Boseman—who was also known to moviegoers for his acclaimed performances as Jackie Robinson in 42 (2013), as James Brown in Get On Up (2014), and as Thurgood Marshall in Marshall (2017)—first appeared on screen in what would become his most iconic role in Marvel Studios’ Captain America: Civil War. The highly anticipated Black Panther was released in 2018 and the film—and the nation of Wakanda in which the movie is set—quickly became a global cultural phenomenon, inspiring millions of fans around the globe. Boseman’s character was no ordinary Super Hero. He said, “T’Challa is smart. He’s a strategist and that has always been something that stood out to me, even in the comic books… He’s a world leader and with that comes the responsibility for an entire nation and considering its place in the world. That’s something that other Super Heroes don’t commonly have, but he must also uphold his legacy. It’s an interesting combination.”

In a statement, Kevin Feige, President, Marvel Studios and Chief Creative Officer, Marvel, said, “Chadwick’s passing is absolutely devastating. He was our T’Challa, our Black Panther, and our dear friend. Each time he stepped on set, he radiated charisma and joy, and each time he appeared on screen, he created something truly indelible. He embodied a lot of amazing people in his work, and nobody was better at bringing great men to life. He was as smart and kind and powerful and strong as any person he portrayed. Now he takes his place alongside them as an icon for the ages. The Marvel Studios family deeply mourns his loss, and we are grieving tonight with his family.”

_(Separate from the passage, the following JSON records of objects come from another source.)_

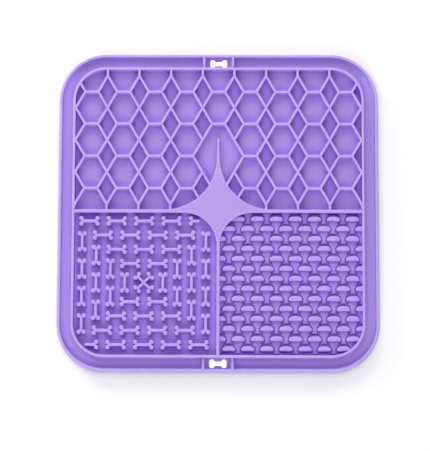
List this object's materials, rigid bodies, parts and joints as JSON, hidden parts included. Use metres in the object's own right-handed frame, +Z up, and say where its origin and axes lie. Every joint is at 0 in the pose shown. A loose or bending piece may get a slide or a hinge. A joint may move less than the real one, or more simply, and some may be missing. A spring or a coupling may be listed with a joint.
{
  "type": "lick mat",
  "caption": "Square silicone lick mat with round corners, spill gutter, honeycomb half, bone ridges, D-shaped nubs, central star, bone-shaped hanging holes and suction cups underneath.",
  "frame": {"origin": "on the floor under the middle of the mat, at the height of the cup lips", "axes": "+Z up out of the licking side, +X to the right and +Y towards the honeycomb half"},
  "size_m": [0.2, 0.2, 0.01],
  "materials": {
    "silicone": "satin lavender silicone, softly glossy on the rounded edges"
  },
  "bodies": {
    "root": {"field_sheet": "silicone", "gutter_floor": "silicone", "hanger_top": "silicone", "hanger_bottom": "silicone", "outer_rim": "silicone", "inner_rim": "silicone", "gutter_dams": "silicone", "divider_left": "silicone", "divider_right": "silicone", "divider_lower": "silicone", "centre_star": "silicone", "star_spike": "silicone", "honeycomb_rising_ribs": "silicone", "honeycomb_falling_ribs": "silicone", "honeycomb_level_ribs": "silicone", "honeycomb_upright_ribs": "silicone", "bone_ring_1": "silicone", "bone_ring_2": "silicone", "bone_ring_3": "silicone", "bone_ring_4": "silicone", "crossed_bones": "silicone", "nub_row_1": "silicone", "nub_row_2": "silicone", "nub_row_3": "silicone", "nub_row_4": "silicone", "nub_row_5": "silicone", "nub_row_6": "silicone", "nub_row_7": "silicone", "nub_row_8": "silicone", "nub_row_9": "silicone", "nub_row_10": "silicone", "nub_row_11": "silicone", "nub_row_12": "silicone", "nub_row_13": "silicone", "nub_row_14": "silicone", "nub_necks": "silicone", "suction_cups": "silicone"}
  },
  "joints": []
}
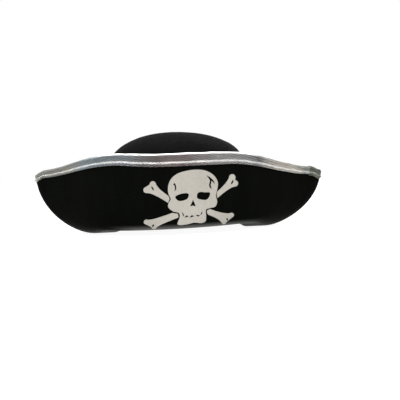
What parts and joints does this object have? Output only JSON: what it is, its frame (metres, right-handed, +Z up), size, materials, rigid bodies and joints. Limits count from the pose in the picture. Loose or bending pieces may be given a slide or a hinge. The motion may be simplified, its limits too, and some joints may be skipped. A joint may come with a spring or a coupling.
{
  "type": "pirate hat",
  "caption": "Costume pirate hat with a domed felt crown, a boat-shaped upturned brim, a silver bound edge and a skull and crossbones motif on the front.",
  "frame": {"origin": "on the surface that the brim's side shelves rest on, below the centre of the hat's box", "axes": "+Z up, +X to the wearer's left along the hat's length from tip to tip, and the front with the skull faces -Y"},
  "size_m": [0.38, 0.2215, 0.1285],
  "materials": {
    "crown_felt": "charcoal felt with a fuzzy face",
    "brim_felt": "deep black smooth felt",
    "silver_cloth": "metallic silver cloth with fine woven dots and faint rainbow tints",
    "silver_thread": "pale metallic thread",
    "ribbon": "black ribbed ribbon",
    "black_thread": "black sewing thread",
    "label_satin": "blank white satin",
    "motif_film": "warm off-white heat-pressed film"
  },
  "bodies": {
    "hat": {"crown": "crown_felt", "brim": "brim_felt", "edge_trim": "silver_cloth", "trim_stitching_outer": "silver_thread", "trim_stitching_inner": "silver_thread", "sweatband": "ribbon", "sweatband_stitching": "black_thread", "skull_motif": "motif_film", "bone_upper_left": "motif_film", "bone_upper_right": "motif_film", "bone_lower_left": "motif_film", "bone_lower_right": "motif_film", "front_tack_left": "black_thread", "front_tack_right": "black_thread", "back_tack_left": "black_thread", "back_tack_right": "black_thread"},
    "label": {"care_label": "label_satin"}
  },
  "joints": [
    {"name": "label_flip", "type": "hinge", "parent": "hat", "child": "label", "pos_m": [0, 0.0964, 0.0315], "axis": [-1, 0, 0], "range_deg": [0, 110]}
  ]
}
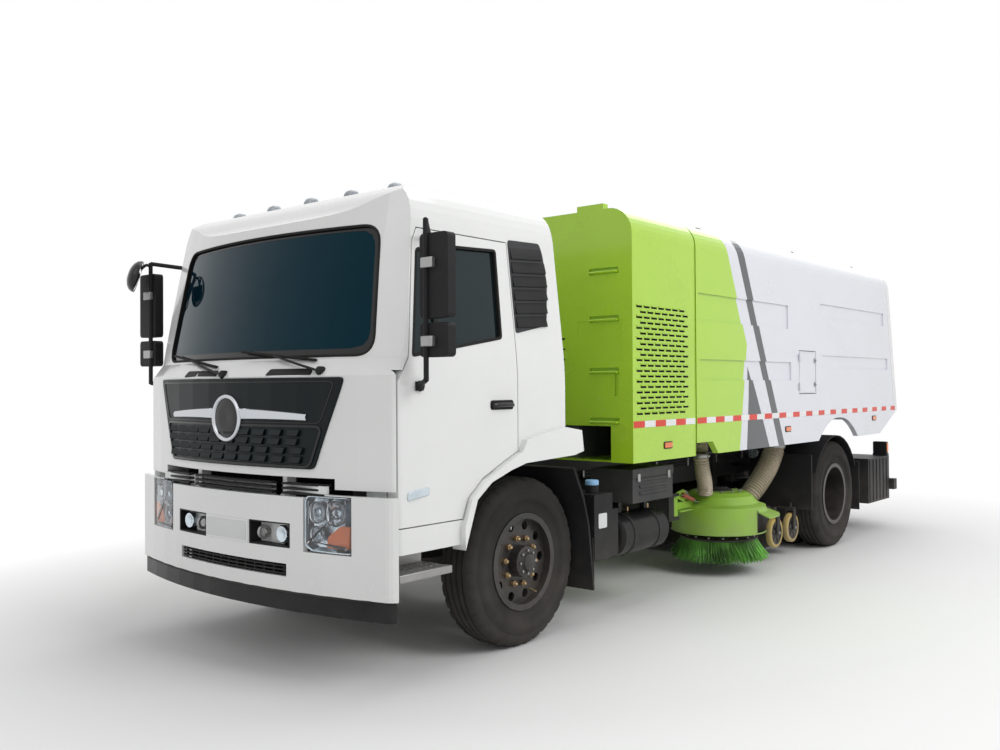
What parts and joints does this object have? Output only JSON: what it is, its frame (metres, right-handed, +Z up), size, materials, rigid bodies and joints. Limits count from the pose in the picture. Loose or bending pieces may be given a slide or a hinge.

Boseman returned to the role of Black Panther in Avengers: Infinity War and Avengers: Endgame. Chris Evans, who starred alongside Boseman in both films as Captain America, was among Boseman’s many co-stars who expressed their sadness over his passing tonight. “I’m absolutely devastated. This is beyond heartbreaking. Chadwick was special. A true original,” Evans said. “He was a deeply committed and constantly curious artist. Few performers have such power and versatility. He had so much amazing work still left to create. I’m endlessly grateful for our friendship. My thoughts and prayers are with his family. Rest in power, King.”

Angela Bassett played T’Challa’s mother, Ramonda, in Black Panther, and she reflected on her strong connection to Boseman, which preceded the 2018 film. Bassett shared on Instagram tonight, “It was meant to be for Chadwick and me to be connected, for us to be family. But what many don’t know is our story began long before his historic turn as Black Panther. During the premiere party for Black Panther, Chadwick reminded me of something. He whispered that when I received my honorary degree from Howard University, his alma mater, he was the student assigned to escort me that day. And here we were, years later as friends and colleagues, enjoying the most glorious night ever! We’d spent weeks prepping, working, sitting next to each other every morning in makeup chairs, preparing for the day together as mother and son. I am honored that we enjoyed that full circle experience. This young man’s dedication was awe-inspiring, his smile contagious, his talent unreal. So I pay tribute to a beautiful spirit, a consummate artist, a soulful brother… ‘thou aren’t not dead but flown afar…’ All you possessed, Chadwick, you freely gave. Rest now, sweet prince. #WakandaForever”

Brie Larson, Boseman’s Avengers: Endgame co-star and star of Marvel Studios’ Captain Marvel, shared, “Chadwick was someone who radiated power and peace. Who stood for so much more than himself. Who took the time to really see how you were doing and gave words of encouragement when you felt unsure. I’m honored to have the memories I have. The conversations, the laughter. My heart is with you and your family. You will be missed and never forgotten. Rest in power and peace my friend.”

Boseman’s family confirmed the news of his passing tonight, expressing their “immeasurable grief” and noting, “It was the honor of his career to bring King T’Challa to life in Black Panther.”